§ **Data listing**
-*-*-

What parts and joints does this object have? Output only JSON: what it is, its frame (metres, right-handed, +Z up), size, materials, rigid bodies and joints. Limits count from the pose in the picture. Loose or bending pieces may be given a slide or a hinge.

-*-*-

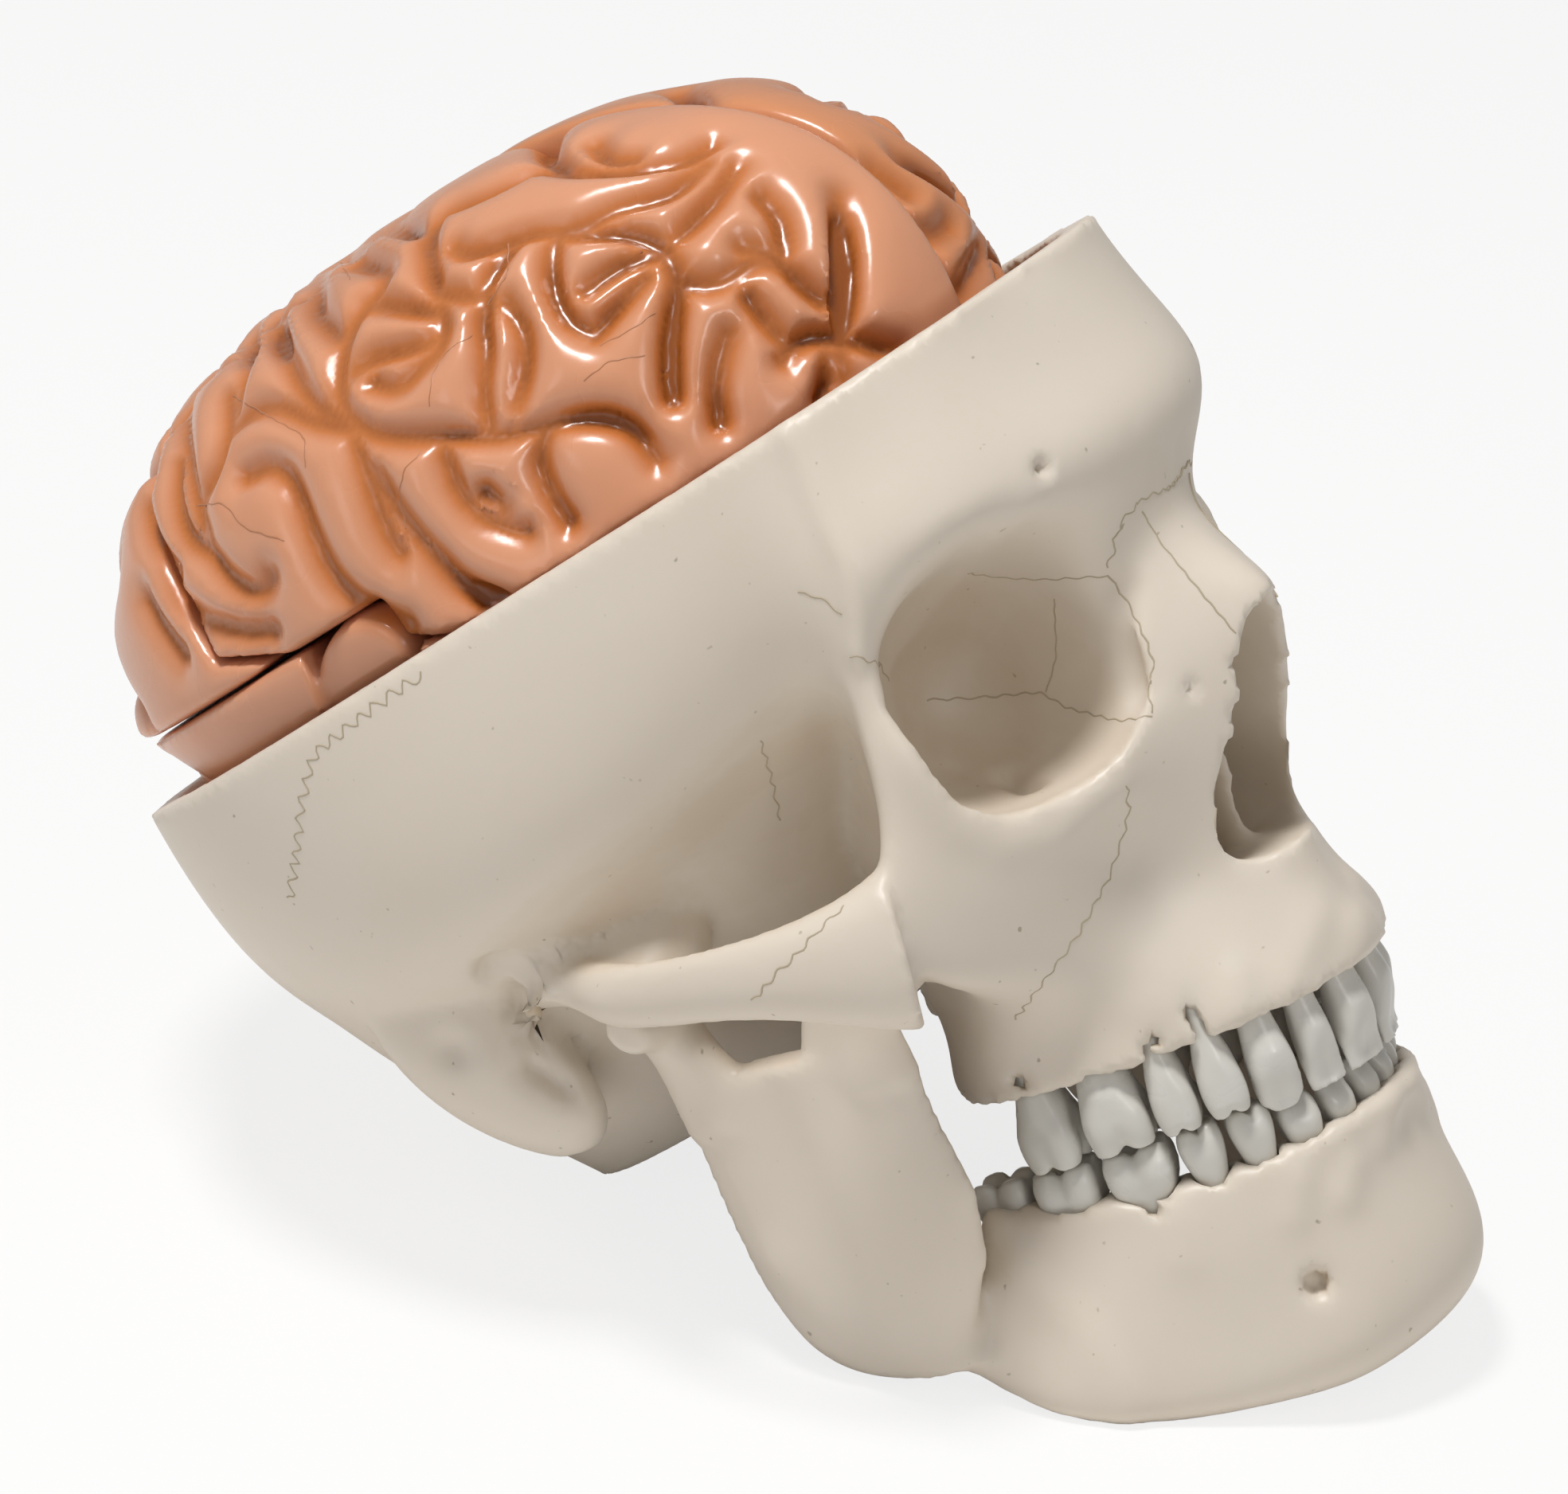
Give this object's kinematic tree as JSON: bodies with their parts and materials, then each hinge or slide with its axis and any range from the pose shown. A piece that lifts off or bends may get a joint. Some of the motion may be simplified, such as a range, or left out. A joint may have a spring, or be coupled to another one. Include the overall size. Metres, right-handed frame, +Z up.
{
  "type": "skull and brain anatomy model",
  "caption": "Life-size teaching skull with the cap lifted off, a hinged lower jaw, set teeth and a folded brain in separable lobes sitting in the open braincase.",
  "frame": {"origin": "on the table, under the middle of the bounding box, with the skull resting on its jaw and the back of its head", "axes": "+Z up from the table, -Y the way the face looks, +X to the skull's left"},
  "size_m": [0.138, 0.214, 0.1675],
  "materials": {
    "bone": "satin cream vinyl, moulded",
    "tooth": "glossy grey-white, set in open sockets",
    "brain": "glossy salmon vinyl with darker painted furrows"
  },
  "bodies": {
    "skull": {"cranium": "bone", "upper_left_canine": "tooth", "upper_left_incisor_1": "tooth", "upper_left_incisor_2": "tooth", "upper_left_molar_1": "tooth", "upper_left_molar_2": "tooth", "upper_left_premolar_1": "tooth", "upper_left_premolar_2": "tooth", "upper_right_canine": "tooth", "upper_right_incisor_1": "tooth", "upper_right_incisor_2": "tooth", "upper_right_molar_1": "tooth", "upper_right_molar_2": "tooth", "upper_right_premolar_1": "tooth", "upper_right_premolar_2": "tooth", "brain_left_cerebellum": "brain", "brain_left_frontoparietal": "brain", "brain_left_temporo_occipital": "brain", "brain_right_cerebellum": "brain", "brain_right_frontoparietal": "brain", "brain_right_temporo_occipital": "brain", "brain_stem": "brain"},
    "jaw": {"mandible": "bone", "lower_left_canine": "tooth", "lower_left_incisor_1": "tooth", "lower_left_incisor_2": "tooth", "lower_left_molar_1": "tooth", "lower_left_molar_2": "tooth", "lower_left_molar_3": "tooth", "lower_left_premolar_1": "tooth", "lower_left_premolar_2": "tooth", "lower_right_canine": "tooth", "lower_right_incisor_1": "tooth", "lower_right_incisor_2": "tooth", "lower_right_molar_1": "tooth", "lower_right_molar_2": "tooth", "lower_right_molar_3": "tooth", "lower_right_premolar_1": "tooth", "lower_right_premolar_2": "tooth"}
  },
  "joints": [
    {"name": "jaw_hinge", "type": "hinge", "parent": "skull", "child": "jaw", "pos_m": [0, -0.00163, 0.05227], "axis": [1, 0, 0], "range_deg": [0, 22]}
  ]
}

-*-*-

§ **Task requirements**
Establish how many lines of the records contain the string "joints" and state that number without elaboration.

§ **Completed task**
2